Anche a discapito della loro privacy? «Decidiamo noi come stare online: un cittadino ha la facoltà di scegliere se accedere a Google in maniera anonima, ad esempio disattivando i cookies che permettono di localizzarlo sulla carta geografica, oppure se farsi "riconoscere" per avere servizi migliori».

È notizia di questi giorni l'azione legale intentata da decine di possessori britannici di iPhone contro Google, accusata di aver bypassato le misure di sicurezza di Safari, il sistema di navigazione usato da Cupertino, per tracciare le loro abitudini sul web. Ce ne fosse stato bisogno, è la conferma di come l'attività su Internet delle persone sia l'oro del nuovo millennio per le aziende disperatamente in cerca di clienti.

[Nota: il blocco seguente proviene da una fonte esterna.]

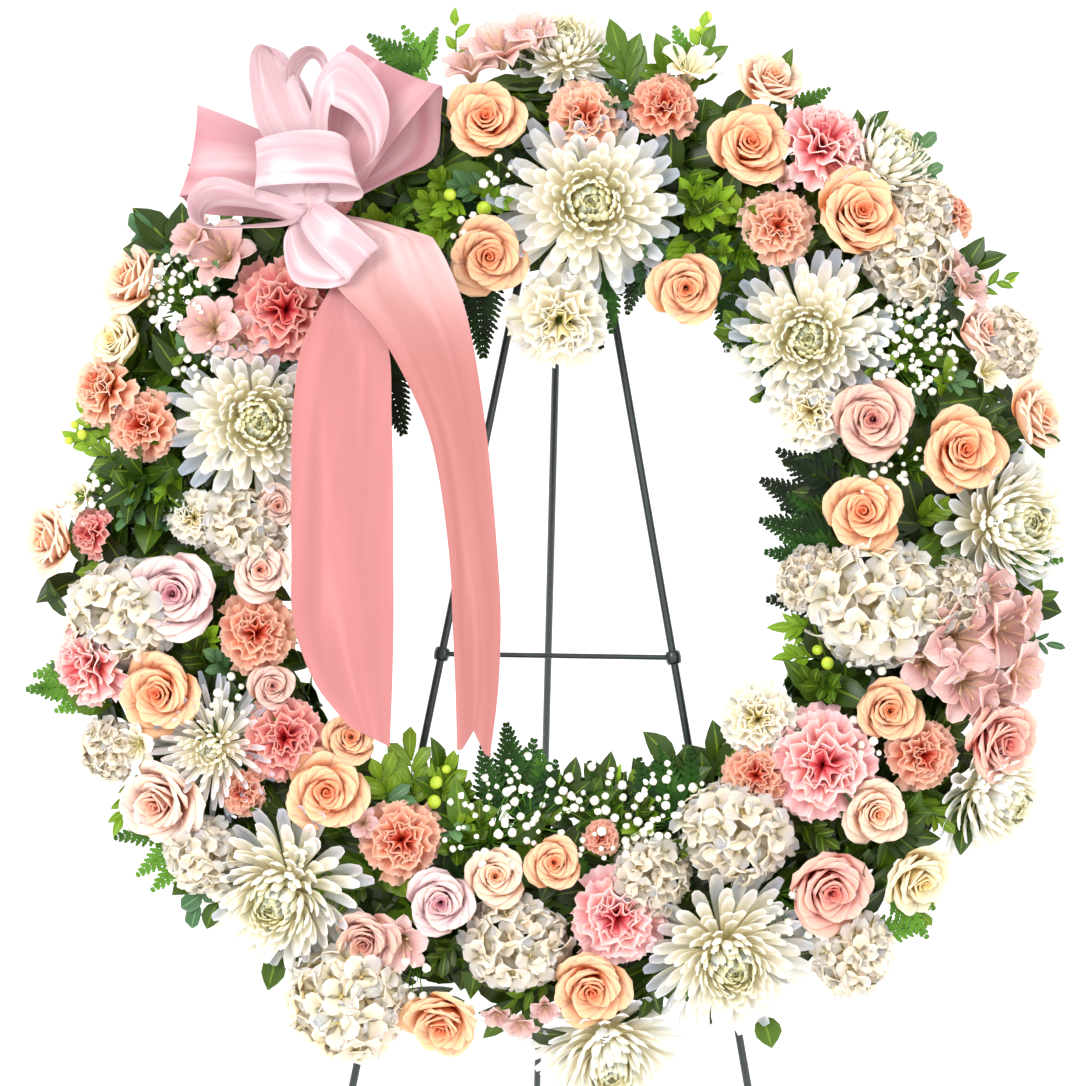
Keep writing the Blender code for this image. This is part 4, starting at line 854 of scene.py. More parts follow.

Nota Varian: «L'industria automobilistica spende in media in marketing 650 dollari per ciascuna auto che lancia. Al momento le campagne pubblicitarie sono rivolte a tutti, anche a chi ha appena acquistato un'auto nuova e non ha intenzione di comprarne un'altra. Ovviamente quello ignorerà la pubblicità che gli appare online, e come lui tutte le persone non interessate. Non sarebbe meglio indirizzare le campagne sull'interesse reale degli utenti? Immagino un mondo in cui le persone possano comunicare alle aziende il tipo di prodotti e servizi su cui vogliono sapere di più».

Google continua a essere di gran lunga il più usato fra i motori di ricerca. Ma Varian non è preoccupato dalle accuse di una possibile posizione dominante futura nel mercato nascente dei big data: «Avere una quantità di big data è come averli tutti. È questione di metodo. Bing (il motore di ricerca di Microsoft, ndr) oggi ha il 25% dei dati che Google possedeva tre anni fa. Eppure se si confrontano le loro prime cento ricerche con le nostre, c'è una sostanziale sovrapposizione. Quello dei dati è un mercato aperto e in continua crescita. È come Internet: c'è spazio per tutti».